WHAT IS REQUIRED - The records below are to be repeated in full, exactly as they are.

★ ★ ★ ★

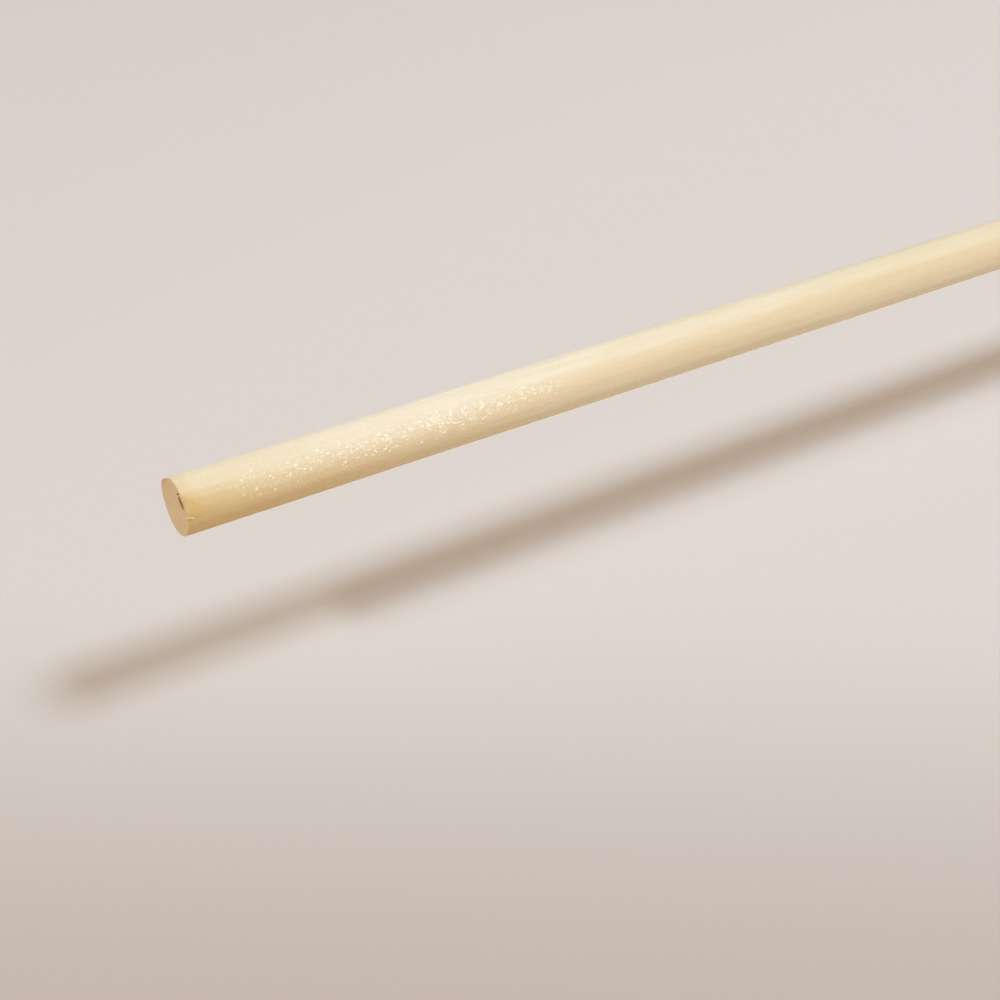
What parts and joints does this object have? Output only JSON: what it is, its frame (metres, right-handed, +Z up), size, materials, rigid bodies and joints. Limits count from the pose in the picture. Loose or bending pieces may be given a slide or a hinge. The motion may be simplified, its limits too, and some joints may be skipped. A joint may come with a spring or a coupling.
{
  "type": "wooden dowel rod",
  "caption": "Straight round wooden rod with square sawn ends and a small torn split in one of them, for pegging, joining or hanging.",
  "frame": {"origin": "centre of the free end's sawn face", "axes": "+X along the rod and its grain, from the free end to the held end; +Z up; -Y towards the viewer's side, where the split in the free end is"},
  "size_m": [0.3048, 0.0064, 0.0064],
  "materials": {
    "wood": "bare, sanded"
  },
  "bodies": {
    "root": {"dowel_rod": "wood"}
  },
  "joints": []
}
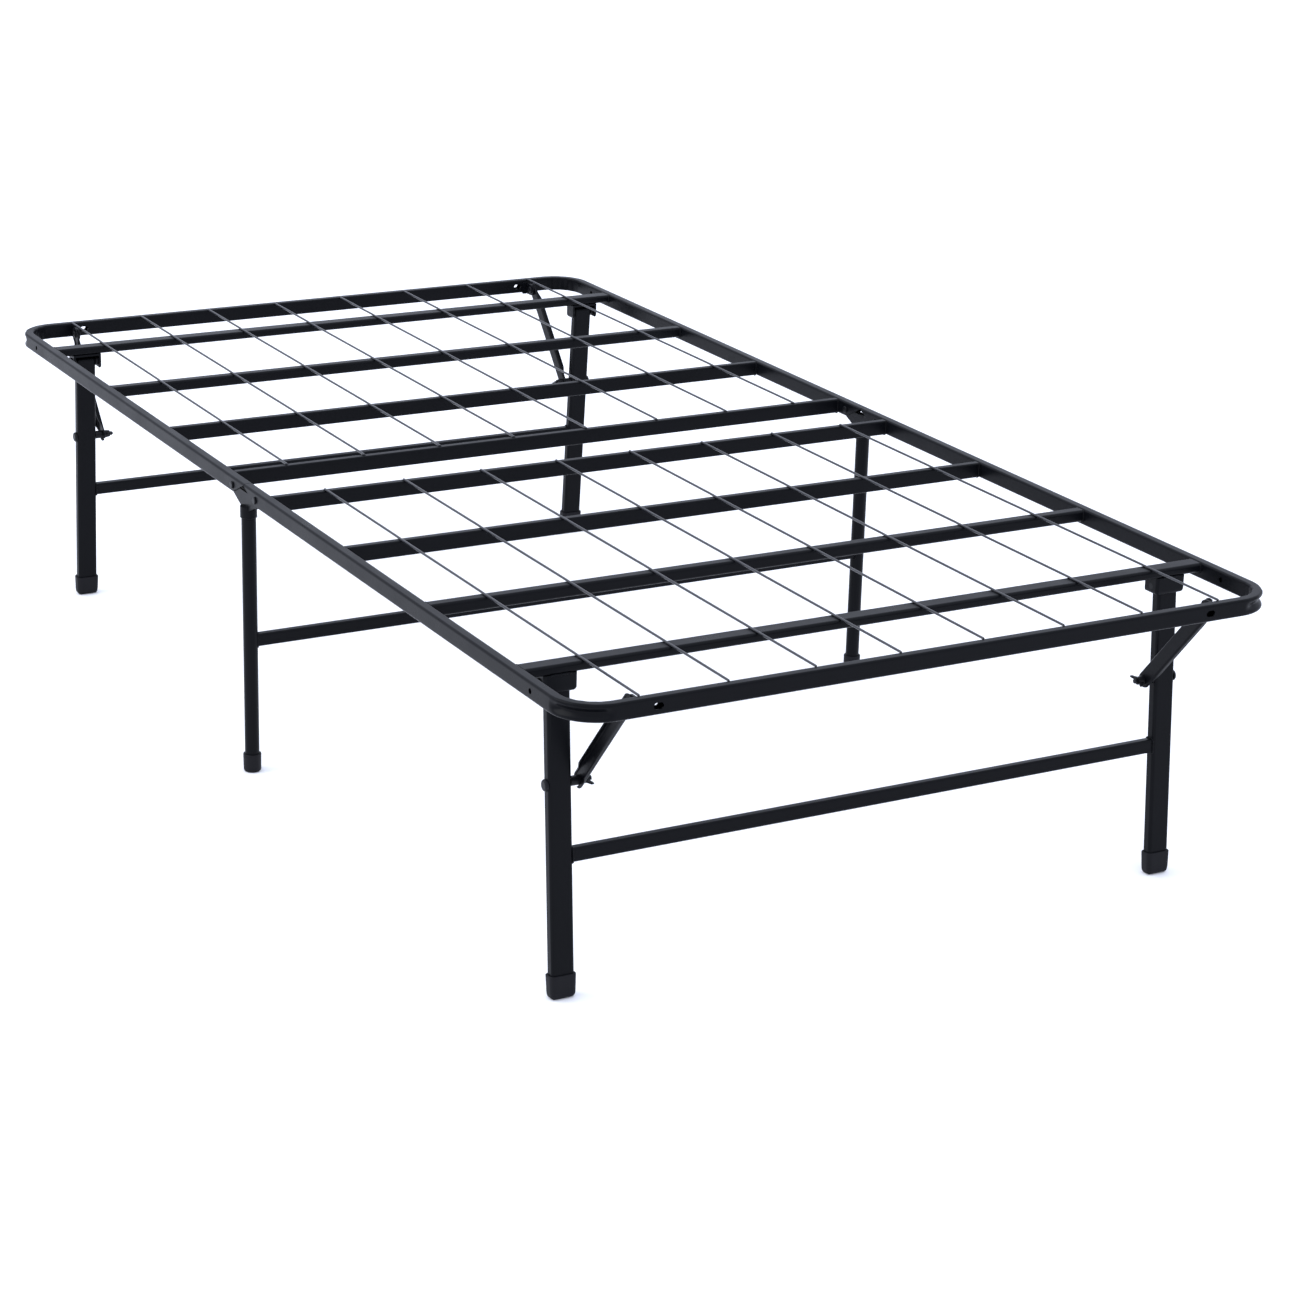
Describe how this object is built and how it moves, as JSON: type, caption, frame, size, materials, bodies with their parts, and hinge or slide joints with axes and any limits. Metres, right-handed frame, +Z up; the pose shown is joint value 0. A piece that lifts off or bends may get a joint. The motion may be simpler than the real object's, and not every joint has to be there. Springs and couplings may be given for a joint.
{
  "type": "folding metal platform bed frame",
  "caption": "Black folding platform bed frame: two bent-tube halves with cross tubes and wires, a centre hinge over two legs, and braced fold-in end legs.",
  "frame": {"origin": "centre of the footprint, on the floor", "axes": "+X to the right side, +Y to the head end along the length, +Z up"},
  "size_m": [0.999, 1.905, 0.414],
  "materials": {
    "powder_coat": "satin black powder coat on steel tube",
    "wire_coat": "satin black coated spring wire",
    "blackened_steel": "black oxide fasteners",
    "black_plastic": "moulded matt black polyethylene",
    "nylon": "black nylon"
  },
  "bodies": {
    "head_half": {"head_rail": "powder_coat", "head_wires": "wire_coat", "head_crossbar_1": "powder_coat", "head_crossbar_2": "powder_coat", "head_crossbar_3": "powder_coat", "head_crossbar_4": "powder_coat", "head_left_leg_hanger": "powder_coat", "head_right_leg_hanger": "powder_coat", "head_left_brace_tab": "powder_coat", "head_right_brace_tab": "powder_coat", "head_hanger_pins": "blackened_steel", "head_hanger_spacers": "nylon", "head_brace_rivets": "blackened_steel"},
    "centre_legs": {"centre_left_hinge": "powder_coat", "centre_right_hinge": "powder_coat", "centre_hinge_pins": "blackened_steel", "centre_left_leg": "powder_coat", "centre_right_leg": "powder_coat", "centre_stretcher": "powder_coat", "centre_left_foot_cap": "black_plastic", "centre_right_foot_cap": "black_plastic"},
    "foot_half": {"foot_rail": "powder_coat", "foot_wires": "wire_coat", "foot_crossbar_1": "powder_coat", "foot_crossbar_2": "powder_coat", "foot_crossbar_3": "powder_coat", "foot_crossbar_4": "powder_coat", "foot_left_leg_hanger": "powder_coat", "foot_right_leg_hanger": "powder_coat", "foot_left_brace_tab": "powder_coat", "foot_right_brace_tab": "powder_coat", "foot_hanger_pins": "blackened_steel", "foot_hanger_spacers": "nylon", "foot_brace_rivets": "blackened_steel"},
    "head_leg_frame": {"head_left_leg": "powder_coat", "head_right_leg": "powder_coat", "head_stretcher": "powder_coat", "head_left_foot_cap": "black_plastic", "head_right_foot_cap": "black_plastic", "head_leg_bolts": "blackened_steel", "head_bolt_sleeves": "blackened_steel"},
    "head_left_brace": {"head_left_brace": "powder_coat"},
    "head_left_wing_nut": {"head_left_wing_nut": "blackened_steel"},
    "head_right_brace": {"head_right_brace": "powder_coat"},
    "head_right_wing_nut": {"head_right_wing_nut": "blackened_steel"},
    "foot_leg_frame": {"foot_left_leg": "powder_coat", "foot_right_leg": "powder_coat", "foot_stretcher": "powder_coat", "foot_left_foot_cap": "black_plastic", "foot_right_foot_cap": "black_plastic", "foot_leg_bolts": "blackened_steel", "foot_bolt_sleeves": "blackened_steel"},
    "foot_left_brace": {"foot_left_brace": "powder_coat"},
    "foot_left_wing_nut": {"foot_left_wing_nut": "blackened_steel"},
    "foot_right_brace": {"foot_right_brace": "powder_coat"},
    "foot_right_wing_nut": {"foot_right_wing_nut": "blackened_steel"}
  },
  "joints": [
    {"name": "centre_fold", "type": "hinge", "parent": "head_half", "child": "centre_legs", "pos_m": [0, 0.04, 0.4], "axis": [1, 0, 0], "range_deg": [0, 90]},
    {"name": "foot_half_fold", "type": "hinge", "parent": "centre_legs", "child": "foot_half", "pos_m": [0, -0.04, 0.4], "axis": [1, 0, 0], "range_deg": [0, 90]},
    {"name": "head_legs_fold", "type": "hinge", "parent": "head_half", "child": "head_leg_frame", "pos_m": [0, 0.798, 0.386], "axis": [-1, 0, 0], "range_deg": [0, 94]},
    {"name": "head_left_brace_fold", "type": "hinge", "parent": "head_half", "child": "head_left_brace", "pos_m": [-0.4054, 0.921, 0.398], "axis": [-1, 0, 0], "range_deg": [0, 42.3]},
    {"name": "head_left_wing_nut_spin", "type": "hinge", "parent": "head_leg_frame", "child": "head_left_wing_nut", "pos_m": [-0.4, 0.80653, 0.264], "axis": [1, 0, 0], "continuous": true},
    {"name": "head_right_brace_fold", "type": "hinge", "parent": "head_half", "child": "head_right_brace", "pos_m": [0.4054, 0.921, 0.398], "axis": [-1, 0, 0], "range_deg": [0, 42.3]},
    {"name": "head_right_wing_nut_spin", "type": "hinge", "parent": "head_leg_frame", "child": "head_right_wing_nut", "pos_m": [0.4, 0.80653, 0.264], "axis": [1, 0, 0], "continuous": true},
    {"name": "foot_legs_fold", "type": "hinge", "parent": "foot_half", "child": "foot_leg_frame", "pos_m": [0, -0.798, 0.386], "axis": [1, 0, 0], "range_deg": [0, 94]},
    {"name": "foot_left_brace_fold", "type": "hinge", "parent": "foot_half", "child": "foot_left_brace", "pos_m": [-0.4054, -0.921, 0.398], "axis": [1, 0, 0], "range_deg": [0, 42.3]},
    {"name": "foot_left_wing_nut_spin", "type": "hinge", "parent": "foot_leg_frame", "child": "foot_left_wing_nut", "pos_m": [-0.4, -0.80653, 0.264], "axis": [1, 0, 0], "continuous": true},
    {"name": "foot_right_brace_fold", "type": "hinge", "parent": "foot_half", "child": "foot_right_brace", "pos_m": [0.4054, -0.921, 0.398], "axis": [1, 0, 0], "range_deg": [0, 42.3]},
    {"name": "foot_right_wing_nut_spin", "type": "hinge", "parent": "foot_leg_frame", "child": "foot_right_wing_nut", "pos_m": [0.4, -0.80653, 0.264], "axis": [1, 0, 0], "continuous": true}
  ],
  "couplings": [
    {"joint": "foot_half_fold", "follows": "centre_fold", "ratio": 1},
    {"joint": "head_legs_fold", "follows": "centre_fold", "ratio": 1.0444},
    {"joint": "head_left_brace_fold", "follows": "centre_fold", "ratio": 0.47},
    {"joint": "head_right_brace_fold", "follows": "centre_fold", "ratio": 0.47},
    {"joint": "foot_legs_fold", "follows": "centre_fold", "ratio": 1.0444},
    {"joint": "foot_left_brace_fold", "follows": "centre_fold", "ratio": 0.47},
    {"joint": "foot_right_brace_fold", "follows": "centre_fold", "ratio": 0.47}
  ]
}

★ ★ ★ ★

FINISHED TASK -
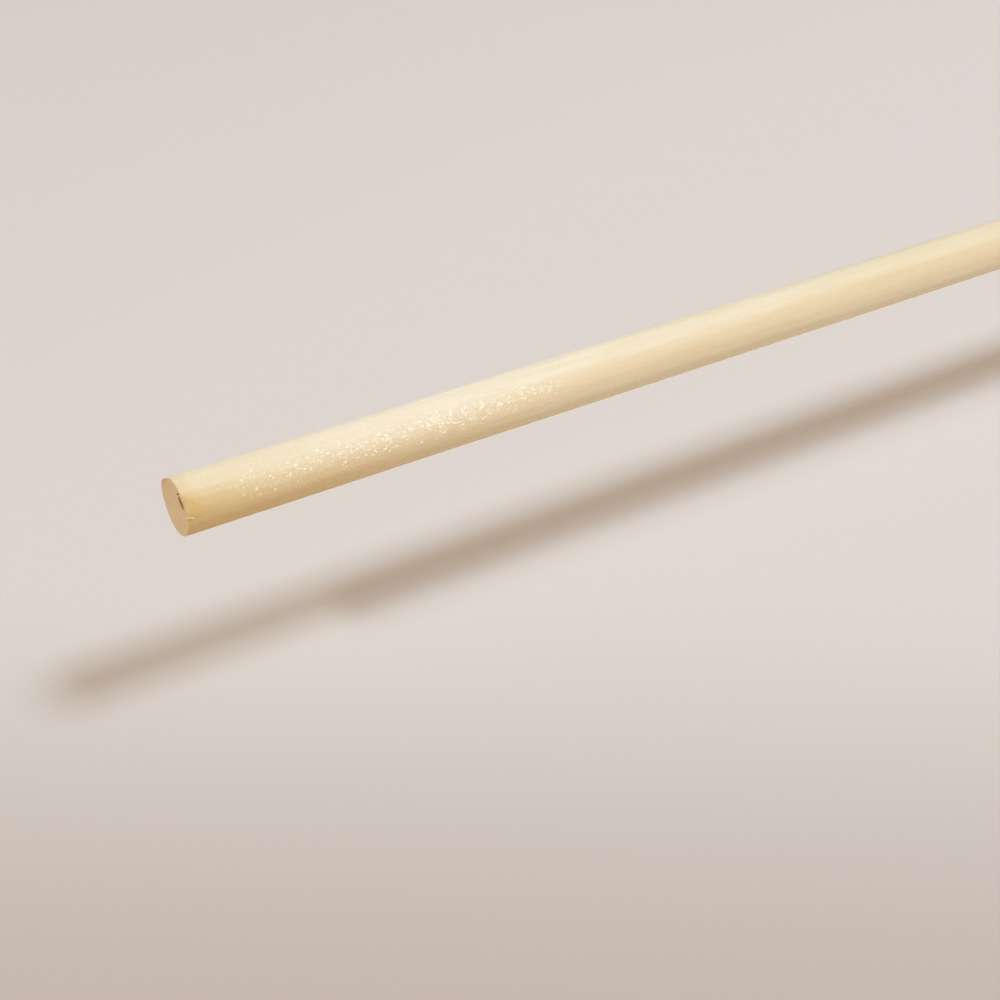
What parts and joints does this object have? Output only JSON: what it is, its frame (metres, right-handed, +Z up), size, materials, rigid bodies and joints. Limits count from the pose in the picture. Loose or bending pieces may be given a slide or a hinge. The motion may be simplified, its limits too, and some joints may be skipped. A joint may come with a spring or a coupling.
{
  "type": "wooden dowel rod",
  "caption": "Straight round wooden rod with square sawn ends and a small torn split in one of them, for pegging, joining or hanging.",
  "frame": {"origin": "centre of the free end's sawn face", "axes": "+X along the rod and its grain, from the free end to the held end; +Z up; -Y towards the viewer's side, where the split in the free end is"},
  "size_m": [0.3048, 0.0064, 0.0064],
  "materials": {
    "wood": "bare, sanded"
  },
  "bodies": {
    "root": {"dowel_rod": "wood"}
  },
  "joints": []
}
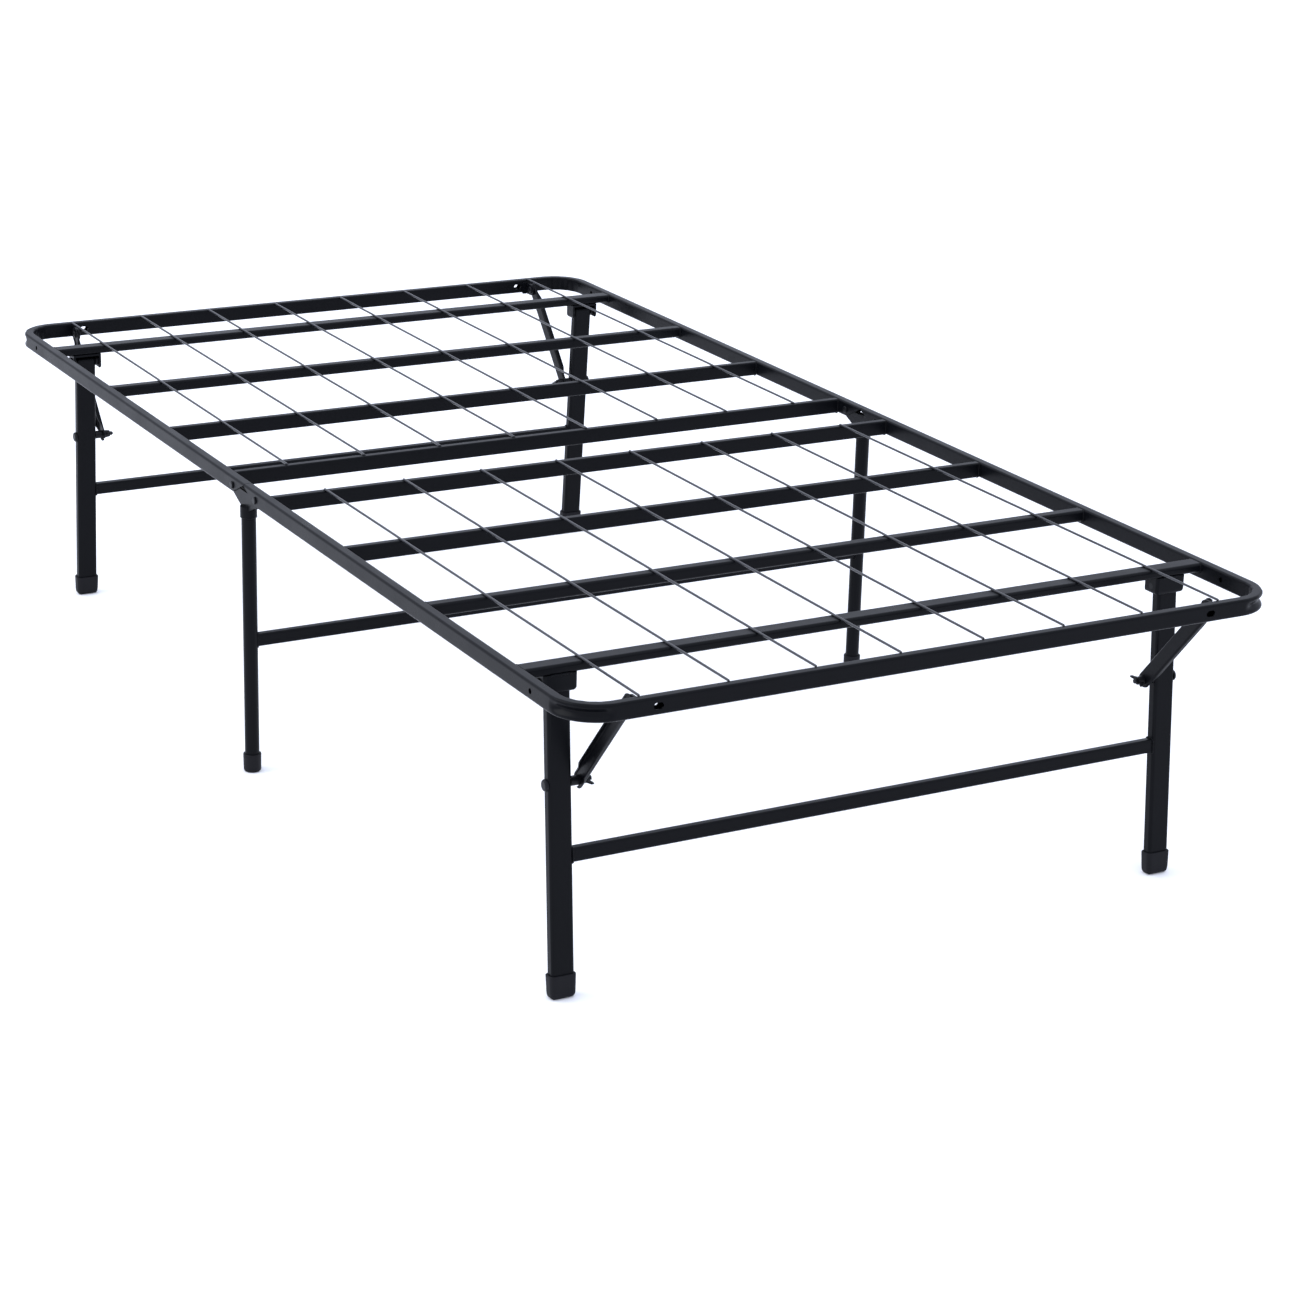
Describe how this object is built and how it moves, as JSON: type, caption, frame, size, materials, bodies with their parts, and hinge or slide joints with axes and any limits. Metres, right-handed frame, +Z up; the pose shown is joint value 0. A piece that lifts off or bends may get a joint. The motion may be simpler than the real object's, and not every joint has to be there. Springs and couplings may be given for a joint.
{
  "type": "folding metal platform bed frame",
  "caption": "Black folding platform bed frame: two bent-tube halves with cross tubes and wires, a centre hinge over two legs, and braced fold-in end legs.",
  "frame": {"origin": "centre of the footprint, on the floor", "axes": "+X to the right side, +Y to the head end along the length, +Z up"},
  "size_m": [0.999, 1.905, 0.414],
  "materials": {
    "powder_coat": "satin black powder coat on steel tube",
    "wire_coat": "satin black coated spring wire",
    "blackened_steel": "black oxide fasteners",
    "black_plastic": "moulded matt black polyethylene",
    "nylon": "black nylon"
  },
  "bodies": {
    "head_half": {"head_rail": "powder_coat", "head_wires": "wire_coat", "head_crossbar_1": "powder_coat", "head_crossbar_2": "powder_coat", "head_crossbar_3": "powder_coat", "head_crossbar_4": "powder_coat", "head_left_leg_hanger": "powder_coat", "head_right_leg_hanger": "powder_coat", "head_left_brace_tab": "powder_coat", "head_right_brace_tab": "powder_coat", "head_hanger_pins": "blackened_steel", "head_hanger_spacers": "nylon", "head_brace_rivets": "blackened_steel"},
    "centre_legs": {"centre_left_hinge": "powder_coat", "centre_right_hinge": "powder_coat", "centre_hinge_pins": "blackened_steel", "centre_left_leg": "powder_coat", "centre_right_leg": "powder_coat", "centre_stretcher": "powder_coat", "centre_left_foot_cap": "black_plastic", "centre_right_foot_cap": "black_plastic"},
    "foot_half": {"foot_rail": "powder_coat", "foot_wires": "wire_coat", "foot_crossbar_1": "powder_coat", "foot_crossbar_2": "powder_coat", "foot_crossbar_3": "powder_coat", "foot_crossbar_4": "powder_coat", "foot_left_leg_hanger": "powder_coat", "foot_right_leg_hanger": "powder_coat", "foot_left_brace_tab": "powder_coat", "foot_right_brace_tab": "powder_coat", "foot_hanger_pins": "blackened_steel", "foot_hanger_spacers": "nylon", "foot_brace_rivets": "blackened_steel"},
    "head_leg_frame": {"head_left_leg": "powder_coat", "head_right_leg": "powder_coat", "head_stretcher": "powder_coat", "head_left_foot_cap": "black_plastic", "head_right_foot_cap": "black_plastic", "head_leg_bolts": "blackened_steel", "head_bolt_sleeves": "blackened_steel"},
    "head_left_brace": {"head_left_brace": "powder_coat"},
    "head_left_wing_nut": {"head_left_wing_nut": "blackened_steel"},
    "head_right_brace": {"head_right_brace": "powder_coat"},
    "head_right_wing_nut": {"head_right_wing_nut": "blackened_steel"},
    "foot_leg_frame": {"foot_left_leg": "powder_coat", "foot_right_leg": "powder_coat", "foot_stretcher": "powder_coat", "foot_left_foot_cap": "black_plastic", "foot_right_foot_cap": "black_plastic", "foot_leg_bolts": "blackened_steel", "foot_bolt_sleeves": "blackened_steel"},
    "foot_left_brace": {"foot_left_brace": "powder_coat"},
    "foot_left_wing_nut": {"foot_left_wing_nut": "blackened_steel"},
    "foot_right_brace": {"foot_right_brace": "powder_coat"},
    "foot_right_wing_nut": {"foot_right_wing_nut": "blackened_steel"}
  },
  "joints": [
    {"name": "centre_fold", "type": "hinge", "parent": "head_half", "child": "centre_legs", "pos_m": [0, 0.04, 0.4], "axis": [1, 0, 0], "range_deg": [0, 90]},
    {"name": "foot_half_fold", "type": "hinge", "parent": "centre_legs", "child": "foot_half", "pos_m": [0, -0.04, 0.4], "axis": [1, 0, 0], "range_deg": [0, 90]},
    {"name": "head_legs_fold", "type": "hinge", "parent": "head_half", "child": "head_leg_frame", "pos_m": [0, 0.798, 0.386], "axis": [-1, 0, 0], "range_deg": [0, 94]},
    {"name": "head_left_brace_fold", "type": "hinge", "parent": "head_half", "child": "head_left_brace", "pos_m": [-0.4054, 0.921, 0.398], "axis": [-1, 0, 0], "range_deg": [0, 42.3]},
    {"name": "head_left_wing_nut_spin", "type": "hinge", "parent": "head_leg_frame", "child": "head_left_wing_nut", "pos_m": [-0.4, 0.80653, 0.264], "axis": [1, 0, 0], "continuous": true},
    {"name": "head_right_brace_fold", "type": "hinge", "parent": "head_half", "child": "head_right_brace", "pos_m": [0.4054, 0.921, 0.398], "axis": [-1, 0, 0], "range_deg": [0, 42.3]},
    {"name": "head_right_wing_nut_spin", "type": "hinge", "parent": "head_leg_frame", "child": "head_right_wing_nut", "pos_m": [0.4, 0.80653, 0.264], "axis": [1, 0, 0], "continuous": true},
    {"name": "foot_legs_fold", "type": "hinge", "parent": "foot_half", "child": "foot_leg_frame", "pos_m": [0, -0.798, 0.386], "axis": [1, 0, 0], "range_deg": [0, 94]},
    {"name": "foot_left_brace_fold", "type": "hinge", "parent": "foot_half", "child": "foot_left_brace", "pos_m": [-0.4054, -0.921, 0.398], "axis": [1, 0, 0], "range_deg": [0, 42.3]},
    {"name": "foot_left_wing_nut_spin", "type": "hinge", "parent": "foot_leg_frame", "child": "foot_left_wing_nut", "pos_m": [-0.4, -0.80653, 0.264], "axis": [1, 0, 0], "continuous": true},
    {"name": "foot_right_brace_fold", "type": "hinge", "parent": "foot_half", "child": "foot_right_brace", "pos_m": [0.4054, -0.921, 0.398], "axis": [1, 0, 0], "range_deg": [0, 42.3]},
    {"name": "foot_right_wing_nut_spin", "type": "hinge", "parent": "foot_leg_frame", "child": "foot_right_wing_nut", "pos_m": [0.4, -0.80653, 0.264], "axis": [1, 0, 0], "continuous": true}
  ],
  "couplings": [
    {"joint": "foot_half_fold", "follows": "centre_fold", "ratio": 1},
    {"joint": "head_legs_fold", "follows": "centre_fold", "ratio": 1.0444},
    {"joint": "head_left_brace_fold", "follows": "centre_fold", "ratio": 0.47},
    {"joint": "head_right_brace_fold", "follows": "centre_fold", "ratio": 0.47},
    {"joint": "foot_legs_fold", "follows": "centre_fold", "ratio": 1.0444},
    {"joint": "foot_left_brace_fold", "follows": "centre_fold", "ratio": 0.47},
    {"joint": "foot_right_brace_fold", "follows": "centre_fold", "ratio": 0.47}
  ]
}